Van Brunt’s strained attitude relaxed a little; he sat back vaguely in his chair, glancing from one to the other, the dismay in his face gradually giving way to a half doubtful gleam of hope. Hank was silent a moment, Hilda watching him, openly restraining tears. The manager had seen more than one Easterner launch himself and everything he possessed in this cattle ranching game, and, ill prepared, inexperienced, lose all. Before him was another candidate for just such another calamitous failure. But it was the warm little body trembling on his lap, the big dark eyes searching his, that he was most conscious of.

“That’s all right, Pettie—about me going away,” he began hesitantly. Then with more certainty, and setting her gently down, “You run along to bed, honey.”

She moved a little, with childhood’s tragic reluctance, in the direction of the door, then turned with just a mute look into his face. Hank gave her a reassuring smile.

“Time them big black peepers was shut, Pettie,” he said easily. “And it’s all right.
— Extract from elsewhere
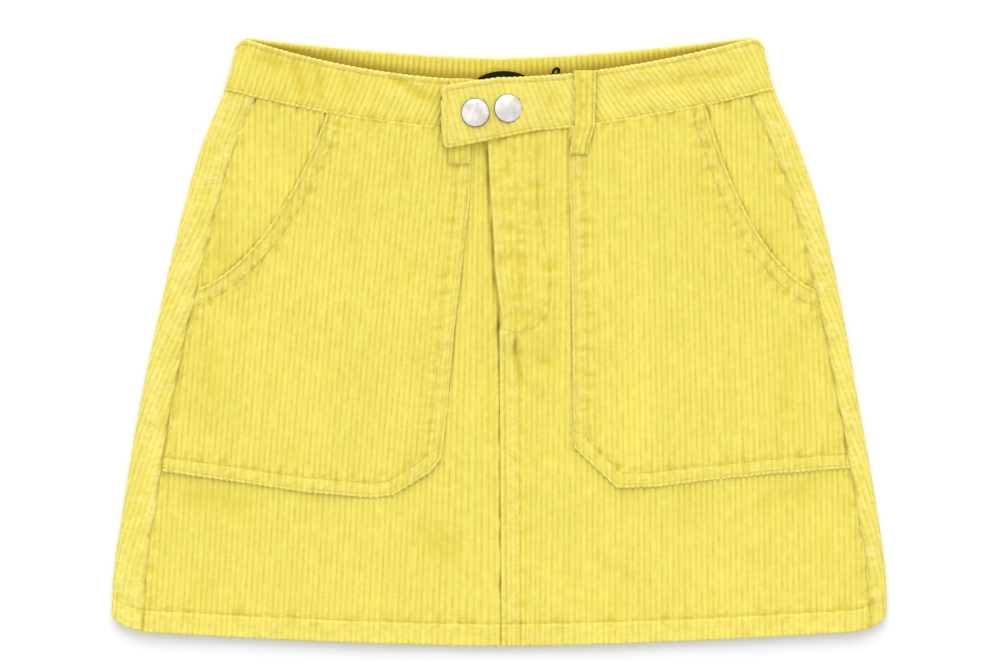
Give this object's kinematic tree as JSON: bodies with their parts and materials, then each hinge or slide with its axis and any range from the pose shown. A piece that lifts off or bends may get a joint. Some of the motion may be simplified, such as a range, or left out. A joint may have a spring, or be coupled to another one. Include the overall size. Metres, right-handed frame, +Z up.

If I do have to go away, I’ll come straight back. Don’t you worry. I’m not goin’ to quit the Sorrers. Reckon I’ll stay as long as you do.”

“Then—” began Hilda. But her throat swelled so that she couldn’t finish it. It was going to be, “Then, if you will never forsake me, I will never forsake you,”—a line from one of her best loved fairy stories—all of that, even here before papa. But the best she could do was, “Then—I’ll go—Uncle Hank.” And she crept out.

When they heard her feet pattering on the stairs, Van Brunt began to speak, but Hank stopped him with a shake of the head.

“No, Mr. Van Brunt; I’ll pay the forfeit. It’s me that’s ruing back on a contract with the Matador, not you. I’ll stay.” Then, after a pause, “I thought likely I’d have to—that is, if you wanted me—that first day driving down from Mesquite. I’m all set to stay. That’s settled. We’ll say no more about it.”